→ Work to be completed
Copy out each line of the material below that holds the string "record".

→ Information supplied
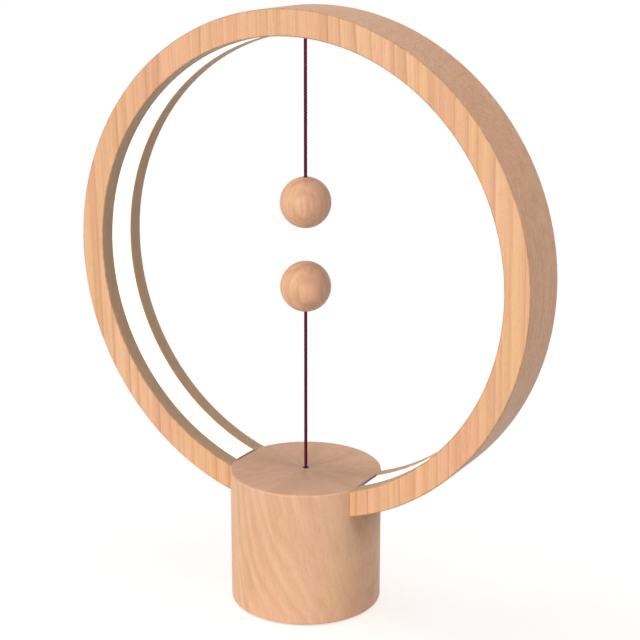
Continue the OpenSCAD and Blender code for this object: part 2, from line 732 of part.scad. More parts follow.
module micro_switch() color([0.16, 0.16, 0.18]) difference() {
    translate([micro_x, -micro_size.y / 2, micro_z]) cube(micro_size);
    translate([button_x - button_size.x / 2 - fit, -button_size.y / 2 - fit, micro_z - tiny])
        cube([button_size.x + 2 * fit, button_size.y + 2 * fit, 2.2]);
    for (s = [-1, 1]) {
        translate([micro_x, s * micro_screw_y, micro_screw_z]) rotate([0, 90, 0])
            screw_hole(micro_screw_d, micro_size.x + tiny);
        translate([micro_x + micro_size.x - 0.6, s * terminal_y, terminal_z - screw_fit])
            translate([0, -terminal_size.y / 2 - screw_fit, 0])
                cube([1, terminal_size.y + 2 * screw_fit, terminal_size.z + 2 * screw_fit]);
    }
}

module micro_switch_screws() color(steel) for (s = [-1, 1])
    translate([micro_x + micro_size.x, s * micro_screw_y, micro_screw_z]) rotate([0, -90, 0])
        screw(micro_screw_d, micro_size.x + fit + micro_screw_bite - 0.2, 2.6, 0.8);

module micro_switch_button() color([0.75, 0.20, 0.16])
    translate([button_x - button_size.x / 2, -button_size.y / 2, micro_z - button_free + button_travel])
        cube([button_size.x, button_size.y, button_free - button_travel + 1.4]);

module micro_switch_terminals() color(brass) for (s = [-1, 1])
    translate([micro_x + micro_size.x - 0.5, s * terminal_y - terminal_size.y / 2, terminal_z])
        cube([terminal_size.x, terminal_size.y, terminal_size.z]);

// ---------------------------------------------------------------- board and inlet

module control_board() color([0.10, 0.38, 0.22]) difference() {
    translate([0, 0, board_z]) cylinder(r = board_r, h = board_t, $fn = 128);
    at_posts(board_z) screw_hole(board_screw_d, board_t + tiny);
}

module at_posts(z) {
    for (a = post_angles) rotate([0, 0, a]) translate([post_r, 0, z]) children();
}

module board_posts() color(brass) at_posts(ballast_z + ballast_t) difference() {
    union() {
        cylinder(d = post_af / cos(30), h = post_h, $fn = 6);
        translate([0, 0, -post_thread_len]) cylinder(d = post_thread_d, h = post_thread_len + 0.2, $fn = 24);
    }
    translate([0, 0, post_h]) rotate([180, 0, 0]) screw_hole(board_screw_d, board_screw_bite + 0.4);
}

module board_screws() color(steel) at_posts(board_top) rotate([180, 0, 0])
    screw(board_screw_d, board_t + board_screw_bite, 3.6, 1.2);

// The driver and the smaller parts beside it, as [x, y, length, width, height]
board_chip_list = [
    [0, -3, 6, 5, 1.6], [8, -9, 3.2, 1.6, 0.8], [8, -12, 3.2, 1.6, 0.8], [-9, 4, 4, 4, 2],
    [9, 6, 3.2, 1.6, 0.8], [9, 9, 3.2, 1.6, 0.8], [0, 8, 5, 4, 1.6]];

module board_chips() color(black) for (c = board_chip_list)
    translate([c[0] - c[2] / 2, c[1] - c[3] / 2, board_top]) cube([c[2], c[3], c[4]]);

module board_capacitors() color([0.30, 0.33, 0.40]) for (p = [[-7, -12], [1, -14]])
    translate([p.x, p.y, board_top]) rotate_extrude($fn = 48)
        polygon([[0, 0], [3.2, 0], [3.2, 1.2], [2.9, 1.5], [3.2, 1.8], [3.2, 6.6], [2.8, 7], [0, 7]]);

module wire_sockets() color([0.92, 0.91, 0.86]) {
    wire_socket(-1, small_socket_w, wire_pair_y);
    wire_socket(1, wire_socket_size.y, concat(wire_pair_y, [-terminal_y, terminal_y]));
}

module wire_socket(side, w, wires) difference() {
    translate([side * wire_x - wire_socket_size.x / 2, -w / 2, board_top])
        cube([wire_socket_size.x, w, wire_socket_size.z]);
    for (y = wires) translate([side * wire_x, y, wire_end_z]) rotate([180, 0, 0])
        cylinder(d = wire_d + 0.2, h = 2 * wire_plug_in, center = true, $fn = 24);
}

module inlet_socket() color(steel) translate([0, socket_y, inlet_z]) rotate([-90, 0, 0]) {
    difference() {
        linear_extrude(height = socket_size.y) socket_outline(0);
        translate([0, 0, 0.8]) linear_extrude(height = socket_size.y) socket_outline(socket_wall);
    }
    translate([-1.8, -0.3, 0.7]) cube([3.6, 0.6, 4]);
}

// The flared outline of the inlet's mouth, w smaller all round
module socket_outline(w) {
    x = socket_size.x / 2 - w;
    y = socket_size.z / 2 - w;
    polygon([[-x, -y], [x, -y], [x, y * 0.3], [x - 1, y], [1 - x, y], [-x, y * 0.3]]);
}

module inlet_bezel() color(black) difference() {
    union() {
        intersection() {
            translate([0, bezel_flange_y + tiny, inlet_z]) rotate([-90, 0, 0]) linear_extrude(height = base_r)
                stadium(inlet_w + 2 * bezel_wall - 2 * roof_fit, inlet_h + 2 * bezel_wall - 2 * roof_fit);
            cylinder(r = base_r - 0.1, h = base_h, $fn = 180);
        }
        translate([-bezel_flange_size.x / 2, bezel_flange_y, inlet_z - bezel_flange_size.y / 2])
            cube([bezel_flange_size.x, bezel_flange_t, bezel_flange_size.y]);
    }
    translate([0, bezel_flange_y + bezel_flange_t, inlet_z]) rotate([-90, 0, 0])
        linear_extrude(height = base_r) stadium(inlet_w, inlet_h);
    translate([0, bezel_flange_y - 1, inlet_z]) rotate([-90, 0, 0])
        linear_extrude(height = bezel_flange_t + 2)
            square([socket_size.x + running_gap, socket_size.z + running_gap], center = true);
}

// ---------------------------------------------------------------- wires

// Down from a start above and beside the board to a socket
function drop_path(x0, z0, x1, y, z1) =
    let (a = [x0, y, z0], b = [x1 + (x0 - x1) * 0.2, y, z0], c = [x1, y, z0 - 1], d = [x1, y, z0 - 6])
    concat([for (i = [0 : wire_steps]) bezier(a, b, c, d, i / wire_steps)],
        [[x1, y, (z0 + z1) / 2], [x1, y, z1]]);

module wire(x0, z0, x1, y) {
    bar_along(drop_path(x0, z0, x1, y, wire_end_z - wire_plug_in + 0.2), wire_d, [0, 1, 0], wire_sides);
}

module ring_wires(side) {
    for (y = wire_pair_y) wire(side * wire_start_x, wire_start_z, side * wire_x, y);
}

module led_wires_left() color([0.70, 0.10, 0.10]) ring_wires(-1);
module led_wires_right() color([0.70, 0.10, 0.10]) ring_wires(1);

module switch_wires() color([0.15, 0.25, 0.60]) for (s = [-1, 1])
    wire(terminal_x, terminal_z - wire_d / 2 - tiny, wire_x, s * terminal_y);

// ---------------------------------------------------------------- nodes

base_shell();
base_plate();
foot_ring();
ballast();
base_plate_screws();
ballast_screws();
ring_frame();
diffuser();
led_strip_left();
led_strip_right();
led_chips();
ring_saddle();
ring_end_screws();
switch_mount_screws();
cord_clip();
cord_clip_screws();
upper_eyelet();
upper_anchor_knot();
upper_cord_bend();
upper_cord();
upper_ball_top();
upper_ball_bottom();
upper_magnet();
upper_ball_knot();
lower_eyelet();
lower_cord_bend();
lower_cord();
lower_ball_top();
lower_ball_bottom();
lower_magnet();
lower_ball_knot();
switch_housing();
switch_plunger();
plunger_spring();
pull_cord();
pull_cord_knot();
micro_switch();
micro_switch_screws();
micro_switch_button();
micro_switch_terminals();
control_board();
board_posts();
board_screws();
board_chips();
board_capacitors();
wire_sockets();
inlet_socket();
inlet_bezel();
led_wires_left();
led_wires_right();
switch_wires();
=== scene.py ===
"""Looks of the magnetic balance lamp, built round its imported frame.

Metres, +Z up, +Y to the back, with the origin on the table under the middle of the base.
Each sub-assembly is a class that models its own pieces and dresses the nodes of the frame.
"""

import json
import logging
import math
from dataclasses import dataclass
from enum import Enum
from typing import ClassVar, Sequence, Union

import bmesh
import bpy
from mathutils import Matrix, Vector


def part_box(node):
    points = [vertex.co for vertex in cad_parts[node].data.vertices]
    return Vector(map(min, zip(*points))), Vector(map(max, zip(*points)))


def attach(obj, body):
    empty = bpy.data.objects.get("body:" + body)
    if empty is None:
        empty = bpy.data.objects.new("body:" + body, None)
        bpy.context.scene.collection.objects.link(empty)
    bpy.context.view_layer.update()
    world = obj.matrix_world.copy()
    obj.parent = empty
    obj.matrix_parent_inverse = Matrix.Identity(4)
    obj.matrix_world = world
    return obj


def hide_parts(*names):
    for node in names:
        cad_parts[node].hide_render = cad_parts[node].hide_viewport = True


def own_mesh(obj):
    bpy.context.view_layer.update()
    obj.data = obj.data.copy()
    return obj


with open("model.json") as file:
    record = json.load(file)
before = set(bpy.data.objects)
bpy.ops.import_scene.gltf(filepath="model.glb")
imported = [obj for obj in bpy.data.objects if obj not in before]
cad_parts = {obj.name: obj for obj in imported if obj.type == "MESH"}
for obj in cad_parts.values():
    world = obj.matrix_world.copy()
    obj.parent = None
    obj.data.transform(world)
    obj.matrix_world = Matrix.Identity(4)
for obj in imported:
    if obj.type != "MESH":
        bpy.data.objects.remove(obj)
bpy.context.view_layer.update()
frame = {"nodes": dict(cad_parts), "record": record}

MM = 0.001
LOG = logging.getLogger("lamp")

# The inputs and the output of a Mix node that is set to colours.
MIX_SHARE, MIX_BELOW, MIX_ABOVE = 0, 6, 7
MIX_RESULT = 2
WHITE = (1.0, 1.0, 1.0, 1.0)
# Brightest channel of a tinted colour, in 0 to 255.
BRIGHTEST = 252
# Millimetres within which two points of a mesh are one, and a point lies on a cut.
MERGE_DISTANCE = 1e-4
CUT_DISTANCE = 1e-5
# Width of the camera's sensor in millimetres.
SENSOR_WIDTH = 36

Object = bpy.types.Object
Material = bpy.types.Material
Socket = bpy.types.NodeSocket
Value = Union[float, Sequence[float], Socket]
Colour = tuple[float, float, float, float]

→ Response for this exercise
    record = json.load(file)
frame = {"nodes": dict(cad_parts), "record": record}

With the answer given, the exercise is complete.